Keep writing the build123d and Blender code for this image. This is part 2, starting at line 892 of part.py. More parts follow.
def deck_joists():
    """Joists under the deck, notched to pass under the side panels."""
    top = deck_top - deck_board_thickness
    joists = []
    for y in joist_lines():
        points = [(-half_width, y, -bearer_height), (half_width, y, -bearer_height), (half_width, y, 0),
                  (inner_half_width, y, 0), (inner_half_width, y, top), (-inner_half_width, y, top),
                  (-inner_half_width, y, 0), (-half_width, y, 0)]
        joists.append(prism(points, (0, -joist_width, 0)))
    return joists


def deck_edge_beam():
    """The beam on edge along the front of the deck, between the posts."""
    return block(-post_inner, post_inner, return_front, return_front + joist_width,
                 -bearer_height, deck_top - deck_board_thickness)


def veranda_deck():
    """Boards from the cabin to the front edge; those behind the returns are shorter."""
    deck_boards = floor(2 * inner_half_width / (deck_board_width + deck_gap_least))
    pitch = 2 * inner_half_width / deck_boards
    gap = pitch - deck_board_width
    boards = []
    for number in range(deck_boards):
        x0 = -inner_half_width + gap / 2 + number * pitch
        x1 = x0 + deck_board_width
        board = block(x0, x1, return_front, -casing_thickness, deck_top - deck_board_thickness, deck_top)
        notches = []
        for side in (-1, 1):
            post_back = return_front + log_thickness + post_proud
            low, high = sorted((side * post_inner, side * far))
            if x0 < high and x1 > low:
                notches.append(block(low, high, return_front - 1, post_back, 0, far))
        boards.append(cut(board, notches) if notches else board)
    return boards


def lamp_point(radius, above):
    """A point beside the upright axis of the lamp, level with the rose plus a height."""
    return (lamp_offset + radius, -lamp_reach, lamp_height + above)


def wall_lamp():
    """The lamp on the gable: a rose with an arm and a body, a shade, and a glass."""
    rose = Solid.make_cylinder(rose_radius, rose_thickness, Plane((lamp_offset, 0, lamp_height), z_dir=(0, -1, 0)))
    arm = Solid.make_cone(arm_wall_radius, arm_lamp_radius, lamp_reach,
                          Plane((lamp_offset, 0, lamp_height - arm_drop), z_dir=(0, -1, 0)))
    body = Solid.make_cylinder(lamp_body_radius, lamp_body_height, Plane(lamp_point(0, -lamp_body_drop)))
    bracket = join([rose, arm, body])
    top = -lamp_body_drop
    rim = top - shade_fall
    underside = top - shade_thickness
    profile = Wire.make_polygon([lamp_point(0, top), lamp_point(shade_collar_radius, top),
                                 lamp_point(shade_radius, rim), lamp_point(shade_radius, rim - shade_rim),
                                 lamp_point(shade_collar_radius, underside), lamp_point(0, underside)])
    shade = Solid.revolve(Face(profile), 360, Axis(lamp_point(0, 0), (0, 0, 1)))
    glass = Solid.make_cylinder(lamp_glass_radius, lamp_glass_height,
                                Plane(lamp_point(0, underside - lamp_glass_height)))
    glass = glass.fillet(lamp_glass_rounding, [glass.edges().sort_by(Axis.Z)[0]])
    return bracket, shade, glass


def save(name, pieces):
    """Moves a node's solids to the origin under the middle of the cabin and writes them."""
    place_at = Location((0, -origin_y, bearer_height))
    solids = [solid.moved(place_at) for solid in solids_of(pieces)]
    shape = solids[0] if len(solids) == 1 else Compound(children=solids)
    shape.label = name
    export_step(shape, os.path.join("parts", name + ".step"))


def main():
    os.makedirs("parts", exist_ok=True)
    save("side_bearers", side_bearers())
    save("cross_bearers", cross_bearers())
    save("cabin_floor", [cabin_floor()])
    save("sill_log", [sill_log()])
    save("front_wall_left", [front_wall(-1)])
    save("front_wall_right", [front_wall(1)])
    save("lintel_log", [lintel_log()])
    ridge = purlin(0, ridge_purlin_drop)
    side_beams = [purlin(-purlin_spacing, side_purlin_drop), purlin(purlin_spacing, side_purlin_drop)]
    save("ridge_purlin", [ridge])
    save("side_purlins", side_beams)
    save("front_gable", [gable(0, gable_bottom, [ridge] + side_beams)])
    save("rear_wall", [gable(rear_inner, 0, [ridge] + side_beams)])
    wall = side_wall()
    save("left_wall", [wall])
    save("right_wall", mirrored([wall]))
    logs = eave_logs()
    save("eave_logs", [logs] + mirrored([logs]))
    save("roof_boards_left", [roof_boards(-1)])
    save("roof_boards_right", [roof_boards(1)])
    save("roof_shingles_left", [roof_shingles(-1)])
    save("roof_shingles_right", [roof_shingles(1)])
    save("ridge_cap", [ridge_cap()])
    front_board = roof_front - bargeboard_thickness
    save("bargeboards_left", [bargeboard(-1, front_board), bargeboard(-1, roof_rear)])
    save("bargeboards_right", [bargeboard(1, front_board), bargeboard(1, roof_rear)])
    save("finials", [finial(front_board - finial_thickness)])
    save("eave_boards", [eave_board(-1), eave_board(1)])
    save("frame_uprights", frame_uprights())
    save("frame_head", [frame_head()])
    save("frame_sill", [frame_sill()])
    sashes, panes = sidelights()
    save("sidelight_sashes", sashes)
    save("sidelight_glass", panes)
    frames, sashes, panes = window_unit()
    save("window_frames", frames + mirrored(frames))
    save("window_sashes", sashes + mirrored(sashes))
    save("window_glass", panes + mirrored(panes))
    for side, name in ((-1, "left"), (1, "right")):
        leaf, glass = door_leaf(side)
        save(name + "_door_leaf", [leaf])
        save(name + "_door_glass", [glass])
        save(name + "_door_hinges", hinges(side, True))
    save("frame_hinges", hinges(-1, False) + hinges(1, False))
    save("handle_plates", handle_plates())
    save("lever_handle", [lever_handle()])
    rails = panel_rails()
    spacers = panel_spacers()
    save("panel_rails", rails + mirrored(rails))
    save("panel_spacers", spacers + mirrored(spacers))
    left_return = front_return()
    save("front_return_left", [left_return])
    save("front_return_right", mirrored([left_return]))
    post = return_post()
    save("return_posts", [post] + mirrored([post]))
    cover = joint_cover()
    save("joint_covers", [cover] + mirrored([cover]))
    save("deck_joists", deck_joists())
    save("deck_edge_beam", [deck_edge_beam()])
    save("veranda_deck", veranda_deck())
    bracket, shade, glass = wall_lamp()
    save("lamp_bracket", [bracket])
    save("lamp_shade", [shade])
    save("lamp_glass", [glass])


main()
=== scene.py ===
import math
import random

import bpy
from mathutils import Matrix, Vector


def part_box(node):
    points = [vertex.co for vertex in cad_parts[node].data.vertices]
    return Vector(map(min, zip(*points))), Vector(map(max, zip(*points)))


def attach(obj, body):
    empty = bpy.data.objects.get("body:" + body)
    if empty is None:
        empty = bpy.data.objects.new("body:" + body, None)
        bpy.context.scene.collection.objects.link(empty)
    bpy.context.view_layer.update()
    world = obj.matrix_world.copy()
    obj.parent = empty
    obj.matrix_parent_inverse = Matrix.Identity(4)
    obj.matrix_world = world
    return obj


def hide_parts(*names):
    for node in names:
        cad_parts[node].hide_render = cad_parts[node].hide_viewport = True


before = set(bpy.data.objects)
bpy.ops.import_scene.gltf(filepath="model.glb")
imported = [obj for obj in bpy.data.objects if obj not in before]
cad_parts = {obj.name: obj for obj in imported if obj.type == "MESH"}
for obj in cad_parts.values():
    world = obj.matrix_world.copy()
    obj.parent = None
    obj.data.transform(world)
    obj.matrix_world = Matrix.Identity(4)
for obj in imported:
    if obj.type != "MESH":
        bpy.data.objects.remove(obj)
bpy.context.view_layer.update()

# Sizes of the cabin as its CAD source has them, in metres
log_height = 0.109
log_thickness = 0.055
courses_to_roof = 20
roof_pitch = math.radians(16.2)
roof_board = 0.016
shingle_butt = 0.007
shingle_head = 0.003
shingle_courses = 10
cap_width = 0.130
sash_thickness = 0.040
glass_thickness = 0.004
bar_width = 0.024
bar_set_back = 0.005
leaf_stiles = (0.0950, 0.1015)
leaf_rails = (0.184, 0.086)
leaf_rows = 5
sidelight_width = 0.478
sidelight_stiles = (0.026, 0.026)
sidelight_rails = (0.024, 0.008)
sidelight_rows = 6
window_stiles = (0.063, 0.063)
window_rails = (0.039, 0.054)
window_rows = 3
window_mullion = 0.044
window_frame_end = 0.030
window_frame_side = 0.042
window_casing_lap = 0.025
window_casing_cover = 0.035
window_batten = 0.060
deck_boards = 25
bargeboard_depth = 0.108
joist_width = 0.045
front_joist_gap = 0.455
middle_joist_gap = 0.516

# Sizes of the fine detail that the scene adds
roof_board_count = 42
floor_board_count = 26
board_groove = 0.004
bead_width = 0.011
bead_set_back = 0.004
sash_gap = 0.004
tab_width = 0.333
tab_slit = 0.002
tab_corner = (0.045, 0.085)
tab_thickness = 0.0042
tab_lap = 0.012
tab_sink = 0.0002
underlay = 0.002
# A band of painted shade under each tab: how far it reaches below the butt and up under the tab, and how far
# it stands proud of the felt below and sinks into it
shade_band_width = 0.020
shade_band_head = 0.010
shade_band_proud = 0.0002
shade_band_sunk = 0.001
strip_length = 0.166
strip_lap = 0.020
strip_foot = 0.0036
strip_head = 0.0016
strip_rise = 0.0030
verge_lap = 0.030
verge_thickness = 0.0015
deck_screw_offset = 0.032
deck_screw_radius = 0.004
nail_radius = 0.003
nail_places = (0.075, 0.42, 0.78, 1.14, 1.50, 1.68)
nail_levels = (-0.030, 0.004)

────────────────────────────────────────

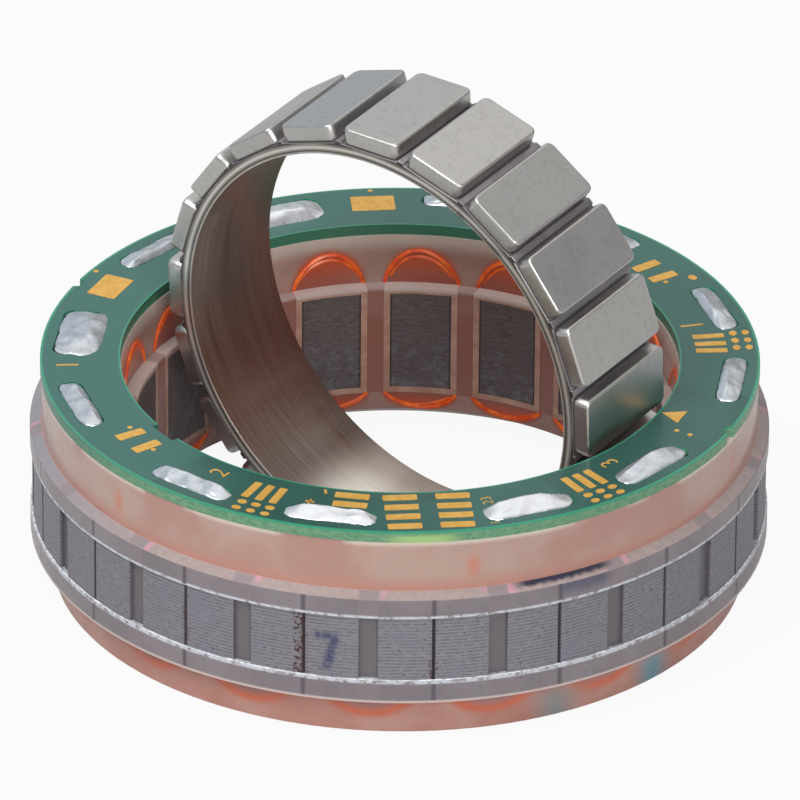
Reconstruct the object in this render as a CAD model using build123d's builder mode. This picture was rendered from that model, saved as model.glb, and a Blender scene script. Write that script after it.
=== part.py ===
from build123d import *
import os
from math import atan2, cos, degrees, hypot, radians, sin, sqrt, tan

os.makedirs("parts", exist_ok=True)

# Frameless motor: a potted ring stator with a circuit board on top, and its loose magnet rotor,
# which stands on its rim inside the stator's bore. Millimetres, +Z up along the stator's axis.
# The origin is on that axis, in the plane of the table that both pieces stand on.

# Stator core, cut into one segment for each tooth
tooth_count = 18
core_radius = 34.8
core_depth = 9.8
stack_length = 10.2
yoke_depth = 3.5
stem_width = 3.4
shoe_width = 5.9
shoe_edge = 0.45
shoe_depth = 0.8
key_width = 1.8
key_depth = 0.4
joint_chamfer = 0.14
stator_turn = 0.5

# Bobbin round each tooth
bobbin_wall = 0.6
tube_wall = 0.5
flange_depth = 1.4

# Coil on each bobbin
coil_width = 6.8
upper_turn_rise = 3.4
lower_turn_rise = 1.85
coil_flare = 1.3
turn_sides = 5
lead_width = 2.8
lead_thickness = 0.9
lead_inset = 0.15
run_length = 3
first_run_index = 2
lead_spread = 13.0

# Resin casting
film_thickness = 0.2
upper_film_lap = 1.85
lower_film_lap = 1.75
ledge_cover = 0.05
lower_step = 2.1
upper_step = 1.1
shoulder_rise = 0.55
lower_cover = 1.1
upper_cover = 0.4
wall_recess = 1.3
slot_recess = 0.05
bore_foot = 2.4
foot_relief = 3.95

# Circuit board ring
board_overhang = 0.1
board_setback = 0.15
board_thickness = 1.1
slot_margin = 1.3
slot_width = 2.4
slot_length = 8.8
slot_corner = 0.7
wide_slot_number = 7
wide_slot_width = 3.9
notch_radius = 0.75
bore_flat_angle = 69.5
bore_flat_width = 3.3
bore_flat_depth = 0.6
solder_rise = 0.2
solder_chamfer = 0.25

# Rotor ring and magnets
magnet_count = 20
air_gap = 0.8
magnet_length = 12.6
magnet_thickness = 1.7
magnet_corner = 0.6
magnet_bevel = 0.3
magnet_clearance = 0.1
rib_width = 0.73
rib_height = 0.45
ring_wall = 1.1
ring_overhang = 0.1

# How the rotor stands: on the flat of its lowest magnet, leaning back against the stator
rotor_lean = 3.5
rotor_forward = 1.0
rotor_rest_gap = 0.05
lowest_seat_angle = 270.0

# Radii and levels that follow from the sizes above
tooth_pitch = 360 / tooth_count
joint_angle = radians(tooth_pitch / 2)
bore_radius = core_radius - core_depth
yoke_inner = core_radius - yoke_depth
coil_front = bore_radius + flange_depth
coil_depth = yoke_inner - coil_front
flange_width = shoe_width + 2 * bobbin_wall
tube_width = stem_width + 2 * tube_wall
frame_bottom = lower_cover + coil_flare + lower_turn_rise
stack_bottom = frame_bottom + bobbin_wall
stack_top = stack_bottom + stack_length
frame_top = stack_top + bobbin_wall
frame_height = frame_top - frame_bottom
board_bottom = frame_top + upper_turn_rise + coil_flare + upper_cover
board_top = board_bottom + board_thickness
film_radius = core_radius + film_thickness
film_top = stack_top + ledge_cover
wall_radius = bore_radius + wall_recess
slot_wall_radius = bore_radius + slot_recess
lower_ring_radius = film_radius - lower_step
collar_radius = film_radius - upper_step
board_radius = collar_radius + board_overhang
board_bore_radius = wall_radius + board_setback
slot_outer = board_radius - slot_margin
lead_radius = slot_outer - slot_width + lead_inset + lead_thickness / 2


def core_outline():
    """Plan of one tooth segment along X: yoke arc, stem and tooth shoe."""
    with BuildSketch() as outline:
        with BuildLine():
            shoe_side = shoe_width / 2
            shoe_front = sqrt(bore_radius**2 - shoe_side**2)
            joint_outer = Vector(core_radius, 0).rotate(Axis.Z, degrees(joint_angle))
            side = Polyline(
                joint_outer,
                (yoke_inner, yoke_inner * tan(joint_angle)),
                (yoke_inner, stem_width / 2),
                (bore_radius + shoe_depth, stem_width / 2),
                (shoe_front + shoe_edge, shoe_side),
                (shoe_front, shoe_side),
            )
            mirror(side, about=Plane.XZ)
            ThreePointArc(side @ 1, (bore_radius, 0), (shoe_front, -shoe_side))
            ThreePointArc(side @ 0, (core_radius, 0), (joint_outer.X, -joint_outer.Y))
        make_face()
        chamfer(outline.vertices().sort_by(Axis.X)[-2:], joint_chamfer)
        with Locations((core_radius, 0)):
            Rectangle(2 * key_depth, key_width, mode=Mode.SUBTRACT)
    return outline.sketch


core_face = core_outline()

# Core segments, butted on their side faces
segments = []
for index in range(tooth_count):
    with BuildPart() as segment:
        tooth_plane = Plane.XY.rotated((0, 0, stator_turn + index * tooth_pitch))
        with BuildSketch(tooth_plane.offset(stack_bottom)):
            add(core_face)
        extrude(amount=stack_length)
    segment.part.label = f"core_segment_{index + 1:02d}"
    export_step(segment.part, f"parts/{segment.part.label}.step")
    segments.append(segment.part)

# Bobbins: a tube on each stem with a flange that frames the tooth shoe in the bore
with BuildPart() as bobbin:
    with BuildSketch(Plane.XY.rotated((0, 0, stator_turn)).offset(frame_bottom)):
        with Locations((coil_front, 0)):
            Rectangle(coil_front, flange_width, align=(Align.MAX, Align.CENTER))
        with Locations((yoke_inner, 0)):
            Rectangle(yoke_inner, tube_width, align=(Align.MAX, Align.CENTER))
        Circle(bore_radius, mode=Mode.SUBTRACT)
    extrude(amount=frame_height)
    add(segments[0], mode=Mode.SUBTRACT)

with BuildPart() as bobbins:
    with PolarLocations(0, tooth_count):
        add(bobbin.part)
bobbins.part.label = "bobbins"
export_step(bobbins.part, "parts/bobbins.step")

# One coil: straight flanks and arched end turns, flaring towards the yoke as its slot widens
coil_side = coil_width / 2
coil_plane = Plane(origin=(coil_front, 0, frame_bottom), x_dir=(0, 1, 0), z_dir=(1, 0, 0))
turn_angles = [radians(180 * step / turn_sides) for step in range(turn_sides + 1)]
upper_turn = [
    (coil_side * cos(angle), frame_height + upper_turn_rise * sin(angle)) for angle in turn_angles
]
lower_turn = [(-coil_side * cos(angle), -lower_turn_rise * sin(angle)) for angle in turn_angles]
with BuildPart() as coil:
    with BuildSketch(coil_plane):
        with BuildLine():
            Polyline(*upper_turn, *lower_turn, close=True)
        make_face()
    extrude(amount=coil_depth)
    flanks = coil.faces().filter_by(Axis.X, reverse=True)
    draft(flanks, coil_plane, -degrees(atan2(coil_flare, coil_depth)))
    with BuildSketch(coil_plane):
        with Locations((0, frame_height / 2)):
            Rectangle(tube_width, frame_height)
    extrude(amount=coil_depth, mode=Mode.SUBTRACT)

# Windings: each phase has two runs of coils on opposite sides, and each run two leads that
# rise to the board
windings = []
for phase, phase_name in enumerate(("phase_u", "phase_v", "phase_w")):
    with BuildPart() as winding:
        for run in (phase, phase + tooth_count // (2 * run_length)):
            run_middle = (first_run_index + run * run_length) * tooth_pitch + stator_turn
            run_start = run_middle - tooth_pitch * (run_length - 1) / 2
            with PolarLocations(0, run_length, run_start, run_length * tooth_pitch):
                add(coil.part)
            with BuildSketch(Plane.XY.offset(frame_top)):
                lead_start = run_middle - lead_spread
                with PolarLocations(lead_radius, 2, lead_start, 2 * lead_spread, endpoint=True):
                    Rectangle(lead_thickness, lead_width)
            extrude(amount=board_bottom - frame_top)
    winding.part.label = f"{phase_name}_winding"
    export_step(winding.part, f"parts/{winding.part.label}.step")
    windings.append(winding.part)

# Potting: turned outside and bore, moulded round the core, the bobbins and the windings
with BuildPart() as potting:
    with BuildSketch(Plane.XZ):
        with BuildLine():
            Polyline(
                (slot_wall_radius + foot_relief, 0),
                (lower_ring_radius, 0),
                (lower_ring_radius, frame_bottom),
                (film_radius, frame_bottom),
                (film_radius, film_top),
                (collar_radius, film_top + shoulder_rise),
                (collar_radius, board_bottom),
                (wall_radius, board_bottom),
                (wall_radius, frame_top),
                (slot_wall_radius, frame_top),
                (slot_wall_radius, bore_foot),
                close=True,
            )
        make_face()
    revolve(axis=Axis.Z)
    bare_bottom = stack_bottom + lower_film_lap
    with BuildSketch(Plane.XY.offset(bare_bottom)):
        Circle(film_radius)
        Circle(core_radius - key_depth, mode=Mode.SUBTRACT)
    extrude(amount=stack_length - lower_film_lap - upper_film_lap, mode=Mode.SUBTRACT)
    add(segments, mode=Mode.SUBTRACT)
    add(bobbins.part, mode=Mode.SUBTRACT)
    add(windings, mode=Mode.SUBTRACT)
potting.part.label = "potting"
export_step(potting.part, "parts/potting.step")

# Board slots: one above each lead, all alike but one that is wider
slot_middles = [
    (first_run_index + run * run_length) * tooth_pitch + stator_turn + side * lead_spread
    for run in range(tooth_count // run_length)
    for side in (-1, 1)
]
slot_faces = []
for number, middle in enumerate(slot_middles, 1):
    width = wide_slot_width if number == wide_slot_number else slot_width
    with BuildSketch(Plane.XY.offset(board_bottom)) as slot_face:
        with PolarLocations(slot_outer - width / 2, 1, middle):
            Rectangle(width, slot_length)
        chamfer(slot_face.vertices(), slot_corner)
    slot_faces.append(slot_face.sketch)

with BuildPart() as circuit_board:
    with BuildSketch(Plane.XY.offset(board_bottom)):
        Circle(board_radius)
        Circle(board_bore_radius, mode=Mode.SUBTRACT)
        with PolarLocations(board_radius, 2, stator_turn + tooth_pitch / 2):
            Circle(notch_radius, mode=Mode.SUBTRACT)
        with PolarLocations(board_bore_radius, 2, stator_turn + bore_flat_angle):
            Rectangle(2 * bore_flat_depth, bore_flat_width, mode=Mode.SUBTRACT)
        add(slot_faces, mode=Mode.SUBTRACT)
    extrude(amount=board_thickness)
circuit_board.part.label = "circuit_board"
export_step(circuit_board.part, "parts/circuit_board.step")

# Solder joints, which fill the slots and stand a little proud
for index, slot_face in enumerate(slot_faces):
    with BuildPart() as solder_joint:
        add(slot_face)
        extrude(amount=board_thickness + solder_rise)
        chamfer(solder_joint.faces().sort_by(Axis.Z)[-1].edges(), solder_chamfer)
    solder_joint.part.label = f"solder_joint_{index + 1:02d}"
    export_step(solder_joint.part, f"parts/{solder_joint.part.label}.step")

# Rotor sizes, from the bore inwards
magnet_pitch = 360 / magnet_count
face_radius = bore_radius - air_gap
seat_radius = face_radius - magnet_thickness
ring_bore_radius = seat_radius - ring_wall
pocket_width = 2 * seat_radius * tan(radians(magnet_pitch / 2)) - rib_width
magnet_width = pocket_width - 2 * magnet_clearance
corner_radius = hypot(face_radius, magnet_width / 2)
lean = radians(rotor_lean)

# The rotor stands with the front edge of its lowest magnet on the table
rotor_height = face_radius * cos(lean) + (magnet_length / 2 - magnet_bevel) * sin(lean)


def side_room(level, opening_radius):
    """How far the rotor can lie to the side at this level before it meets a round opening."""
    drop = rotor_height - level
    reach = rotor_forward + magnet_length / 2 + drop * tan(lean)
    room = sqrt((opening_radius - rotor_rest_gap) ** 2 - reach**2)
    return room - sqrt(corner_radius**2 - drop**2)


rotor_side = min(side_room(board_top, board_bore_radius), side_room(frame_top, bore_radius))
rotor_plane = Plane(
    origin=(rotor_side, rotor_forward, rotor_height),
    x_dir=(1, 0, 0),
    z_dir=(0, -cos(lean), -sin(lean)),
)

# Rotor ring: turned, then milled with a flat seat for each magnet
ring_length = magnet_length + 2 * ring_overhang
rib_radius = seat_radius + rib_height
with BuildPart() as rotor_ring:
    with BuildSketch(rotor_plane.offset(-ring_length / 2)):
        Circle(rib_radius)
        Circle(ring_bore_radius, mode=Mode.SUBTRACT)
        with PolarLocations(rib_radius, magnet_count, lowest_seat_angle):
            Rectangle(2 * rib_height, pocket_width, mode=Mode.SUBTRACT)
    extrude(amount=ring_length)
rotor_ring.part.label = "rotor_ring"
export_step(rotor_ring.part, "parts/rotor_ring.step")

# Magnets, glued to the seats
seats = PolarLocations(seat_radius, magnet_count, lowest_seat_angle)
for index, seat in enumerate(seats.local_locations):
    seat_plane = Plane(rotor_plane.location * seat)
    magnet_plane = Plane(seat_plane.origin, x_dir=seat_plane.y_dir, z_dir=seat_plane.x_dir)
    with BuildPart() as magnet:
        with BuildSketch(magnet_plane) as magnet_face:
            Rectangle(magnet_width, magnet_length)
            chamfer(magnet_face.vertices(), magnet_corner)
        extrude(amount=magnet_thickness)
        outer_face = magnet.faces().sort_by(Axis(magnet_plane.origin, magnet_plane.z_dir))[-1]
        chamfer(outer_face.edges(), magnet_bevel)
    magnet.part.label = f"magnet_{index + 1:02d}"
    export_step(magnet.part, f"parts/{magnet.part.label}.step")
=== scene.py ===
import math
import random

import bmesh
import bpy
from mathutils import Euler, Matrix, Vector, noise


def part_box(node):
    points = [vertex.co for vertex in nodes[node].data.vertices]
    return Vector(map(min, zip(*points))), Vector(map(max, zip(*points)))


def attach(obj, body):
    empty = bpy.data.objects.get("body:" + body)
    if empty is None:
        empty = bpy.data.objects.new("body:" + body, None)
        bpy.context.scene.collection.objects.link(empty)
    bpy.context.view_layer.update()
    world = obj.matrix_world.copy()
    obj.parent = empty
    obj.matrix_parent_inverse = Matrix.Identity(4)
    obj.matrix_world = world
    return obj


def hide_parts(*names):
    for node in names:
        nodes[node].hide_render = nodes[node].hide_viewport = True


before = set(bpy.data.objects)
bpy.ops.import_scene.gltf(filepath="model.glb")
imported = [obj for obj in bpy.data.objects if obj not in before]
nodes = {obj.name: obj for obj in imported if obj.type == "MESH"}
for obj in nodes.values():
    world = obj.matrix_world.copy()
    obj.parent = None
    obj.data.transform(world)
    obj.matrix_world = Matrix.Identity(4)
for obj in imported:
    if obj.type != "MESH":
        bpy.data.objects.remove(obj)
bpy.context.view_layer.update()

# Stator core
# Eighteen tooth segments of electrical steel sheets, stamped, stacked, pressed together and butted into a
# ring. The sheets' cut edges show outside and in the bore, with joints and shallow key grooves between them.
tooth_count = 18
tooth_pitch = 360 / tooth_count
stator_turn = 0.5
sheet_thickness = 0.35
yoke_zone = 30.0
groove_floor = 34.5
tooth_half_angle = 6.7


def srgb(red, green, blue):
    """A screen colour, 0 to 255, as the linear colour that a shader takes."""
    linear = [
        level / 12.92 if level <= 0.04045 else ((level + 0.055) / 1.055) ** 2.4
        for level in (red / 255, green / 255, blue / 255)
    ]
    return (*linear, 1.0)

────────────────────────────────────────

_Task details_
Begin with the line that has "Reconstruct the object" in the listing above and end after the line that has "from math import"; output those lines exactly.

_Result of this exercise_
Reconstruct the object in this render as a CAD model using build123d's builder mode. This picture was rendered from that model, saved as model.glb, and a Blender scene script. Write that script after it.
=== part.py ===
from build123d import *
import os
from math import atan2, cos, degrees, hypot, radians, sin, sqrt, tan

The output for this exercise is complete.